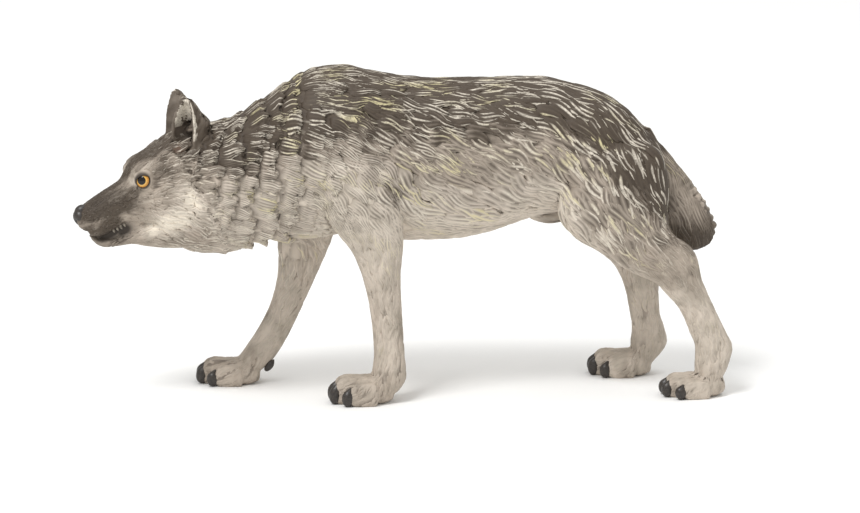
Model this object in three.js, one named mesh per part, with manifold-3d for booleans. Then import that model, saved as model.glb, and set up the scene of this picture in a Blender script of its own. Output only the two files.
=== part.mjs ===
// A hand-painted toy figure of a grey wolf on the prowl, moulded in solid PVC at about 1:12.
// Millimetres, +Z up. The wolf faces -X and its left side is -Y. The origin is on the ground,
// under the middle of the figure. The moulding is modelled whole and parted into its named
// sub-parts with thin cuts, so that each one is a closed solid of its own.
import * as THREE from 'three';
import { mergeVertices } from 'three/addons/utils/BufferGeometryUtils.js';
import Module from 'manifold-3d';

const wasm = await Module();
wasm.setup();

// ---------------------------------------------------------------- driving dimensions
const CUT = 0.3; // gap left by a thin cut between two sub-parts
const STANCE = 9; // from the middle plane to the middle of each paw
const PAW = { front: 6.9, heel: 6.1, halfWidth: 4.7, cutZ: 6.6 }; // from the paw's own middle
const TOE = { halfWidth: 1.17, spread: 1.2, setBack: 2.7, clawReach: 0.25 };
const HEAD = { pivotX: -42, eyeX: -51, eyeZ: 43.5, tilt: 25, yaw: 11 }; // degrees
const EYE = { forward: 0.3, height: 2.3, side: 5.3, radius: 1.45 };
const EAR = { x: -44.3, z: 52.6, side: 5.0, height: 8.7, cup: 0.6, facing: 34, splay: 6 };
const RUFF = { rows: 7, rise: 0.35, dip: 0.45, room: 0.16, zigzag: 0.8 }; // shaggy rows of the neck
const FAR = 200; // larger than the figure, for the half spaces that the cuts use

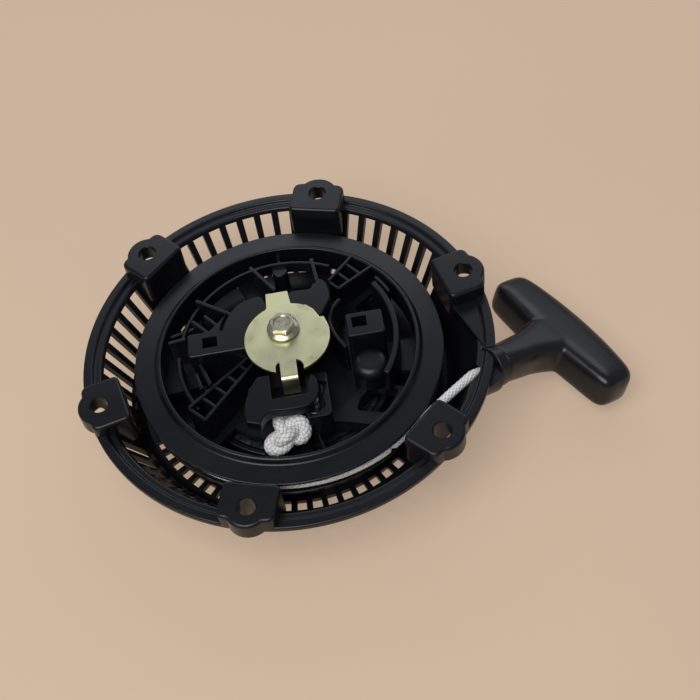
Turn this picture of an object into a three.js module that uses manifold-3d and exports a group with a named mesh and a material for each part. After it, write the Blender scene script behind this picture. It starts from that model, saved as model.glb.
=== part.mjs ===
// Recoil (pull-cord) starter for a small engine, as an assembly of separate pieces.
// Millimetres. The origin is the centre of the outer face that the starter rests on.
// +Z points along the reel's axis towards the engine, and +X is the way the rope is pulled.
import * as THREE from "three";
import { mergeVertices } from "three/addons/utils/BufferGeometryUtils.js";
import Module from "manifold-3d";

const wasm = await Module();
wasm.setup();

// ---------------------------------------------------------------- driving dimensions
const DEG = Math.PI / 180;
const GAP = 0.3; // clearance between pieces that touch or turn on each other

const LUG_TOP = 47; // mounting plane above the resting face
const LUG_COUNT = 6;
const LUG_PITCH = 360 / LUG_COUNT;
const LUG_FIRST = 45; // angle of the first lug
const LUG_R = 94; // radius of the circle of mounting holes
const LUG_HOLE_R = 4.25;
const LUG_WIDTH = 27;
const LUG_INNER_R = 81.5;
const LUG_NOSE_R = 10.5; // round nose about each mounting hole

const WALL = 2.5;
const RIM_R = 100.8;
const RIM_TOP = 39.7;
const RIM_THICK = 3.3;
const CONE_TOP_R = 92.4; // inner face of the conical wall at the rim
const CONE_FOOT_R = 79.2; // inner face of the conical wall at the vented floor
const VENT_FLOOR = 10; // inner face of the vented floor
const DISC_R = 49.5; // raised centre disc that the starter rests on
const SLOT_PITCH = 6;
const HOUSING_FACETS = 360 / SLOT_PITCH; // each vent slot then lies inside one facet
const SLOT_OPEN = 3.8;
const SLOTS_PER_SECTOR = 7;
const OUTLET_SECTOR = 4; // the sector between lugs that holds the rope outlet
const CHAMBER_FLOOR = 3; // floor of the recoil spring's chamber inside the disc
const POST_R = 8;
const POST_TOP = 50.1;
const POST_STEP = 4; // width of the steps about the post and the hub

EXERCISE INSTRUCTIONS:
Quote exactly the first line of the data and every line after it through the one holding "const FAR = 200;".

TASK RESULT:
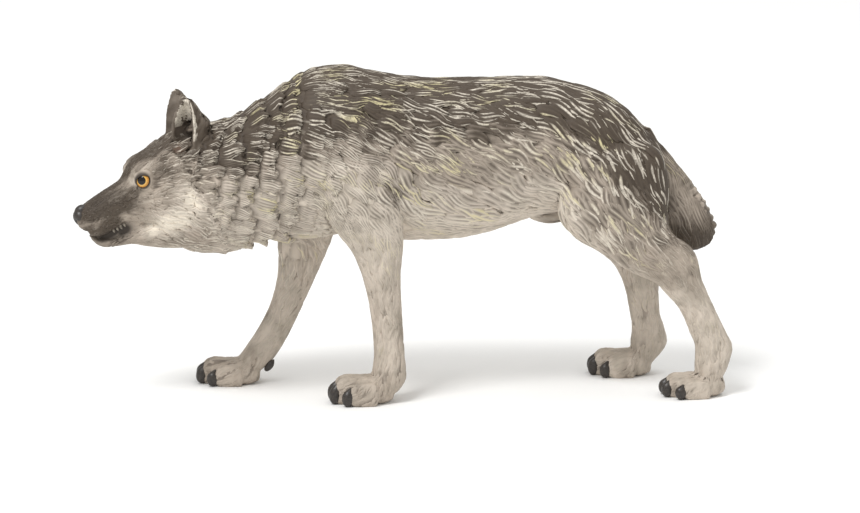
Model this object in three.js, one named mesh per part, with manifold-3d for booleans. Then import that model, saved as model.glb, and set up the scene of this picture in a Blender script of its own. Output only the two files.
=== part.mjs ===
// A hand-painted toy figure of a grey wolf on the prowl, moulded in solid PVC at about 1:12.
// Millimetres, +Z up. The wolf faces -X and its left side is -Y. The origin is on the ground,
// under the middle of the figure. The moulding is modelled whole and parted into its named
// sub-parts with thin cuts, so that each one is a closed solid of its own.
import * as THREE from 'three';
import { mergeVertices } from 'three/addons/utils/BufferGeometryUtils.js';
import Module from 'manifold-3d';

const wasm = await Module();
wasm.setup();

// ---------------------------------------------------------------- driving dimensions
const CUT = 0.3; // gap left by a thin cut between two sub-parts
const STANCE = 9; // from the middle plane to the middle of each paw
const PAW = { front: 6.9, heel: 6.1, halfWidth: 4.7, cutZ: 6.6 }; // from the paw's own middle
const TOE = { halfWidth: 1.17, spread: 1.2, setBack: 2.7, clawReach: 0.25 };
const HEAD = { pivotX: -42, eyeX: -51, eyeZ: 43.5, tilt: 25, yaw: 11 }; // degrees
const EYE = { forward: 0.3, height: 2.3, side: 5.3, radius: 1.45 };
const EAR = { x: -44.3, z: 52.6, side: 5.0, height: 8.7, cup: 0.6, facing: 34, splay: 6 };
const RUFF = { rows: 7, rise: 0.35, dip: 0.45, room: 0.16, zigzag: 0.8 }; // shaggy rows of the neck
const FAR = 200; // larger than the figure, for the half spaces that the cuts use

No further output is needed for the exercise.